With its unique take on one of comicdom’s most controversial foibles, Monty Nero’s Death Sentence takes on the theme of comic book deaths with vigor and sophistication.
Over the course of 2013 Titan Comics has unleashed a veritable deluge of high quality, genre-bending books aimed at bringing that UK flare to North American shores. This month’s latest high profile realise, the brainchild of celebrated game designer, writer, and concept artist Monty Nero, explores the divisive darker side of super powers and comic books – death.
Teamed with the talented Mike Dowling, Nero’s premise is simple but elegant: What if you got an STD that gave you super powers but killed you after six months? What would you do? When you take a closer look at it, the question reveals itself to have no simple answers, at all. Nero smartly chooses to follow three distinct personalities through the course of their fatal illness: a famous comedian, at the top of his game, an infamous rockstar spiralling down the toilet, and the audience’s true entry point into the world of Death Sentence, an unemployed young woman just looking for a break. The last of this ensemble cast of protagonists, Verity Fette, is arguably the most important and resonant character in the series.
While Nero spends considerable time setting up the juxtaposition between rockstar Weasel and comedian Monty, it’s Verity’s down-to-earth reaction to her suddenly terminable situation that steals the show. From her newfound sense of reckless empowerment to the justified rage and horror she exhibits in the face of her disease, Verity’s ability to adapt and function under such emotional stressors, rings true to us because we can envision ourselves acting the same way.

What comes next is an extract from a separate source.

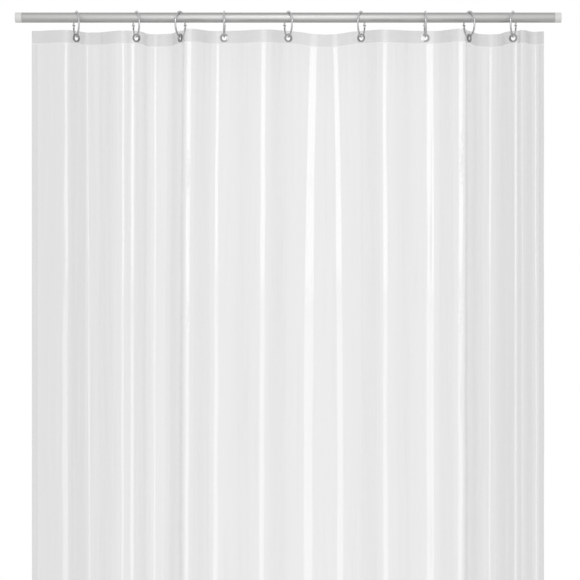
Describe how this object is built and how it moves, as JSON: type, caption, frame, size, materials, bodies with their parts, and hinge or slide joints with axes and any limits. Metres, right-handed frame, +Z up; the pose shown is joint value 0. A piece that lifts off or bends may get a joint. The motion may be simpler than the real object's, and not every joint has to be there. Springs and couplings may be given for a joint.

That’s not so easy a feat when trying to identify with celebrities like Weasel and Monty, no matter how seemingly familiar.
That isn’t to say that Monty and Weasel aren’t interesting protagonists. On some levels, for a story as big as Death Sentence to succeed, characters that don’t have the same constrictions on their moral codes or avenues for expression are absolutely necessary. Without the exaggerated stakes these two morally ambiguous opposites represent, Death Sentence would fall flat. Despite its modern, stylish look, Nero’s is a story that deserves drama on an operatic scale, a function Monty and Weasel fulfill perfectly. Through our exposure to their different yet similar explorations of art, violence, and debauchery, we learn just how high the stakes really are in Nero’s world.
Mike Dowling lends just the right amount of atmosphere and brooding angst to the visuals to bring Nero’s vision to life. He strikes a beautiful balance between gritty realism and traditional comic book art that bridges the gap between Nero’s script and the reader’s eye with depth and detail. His faces are expressive yet not over-worked, while the book’s climax seems to unleash all of the pent-up emotions simmering beneath the surface from the first panel onward. It’s a wonderful moment, when writer and artist, each by his own path yet still supporting each other, come to the same explosive conclusion.
Another stellar debut from Titan, Death Sentence should serve notice to us all that another strong creative voice in Monty Nero has arrived on this side of the Atlantic.
Monty Nero (W), Mike Dowling (A) • Titan Comics, $3.99, October 9, 2013.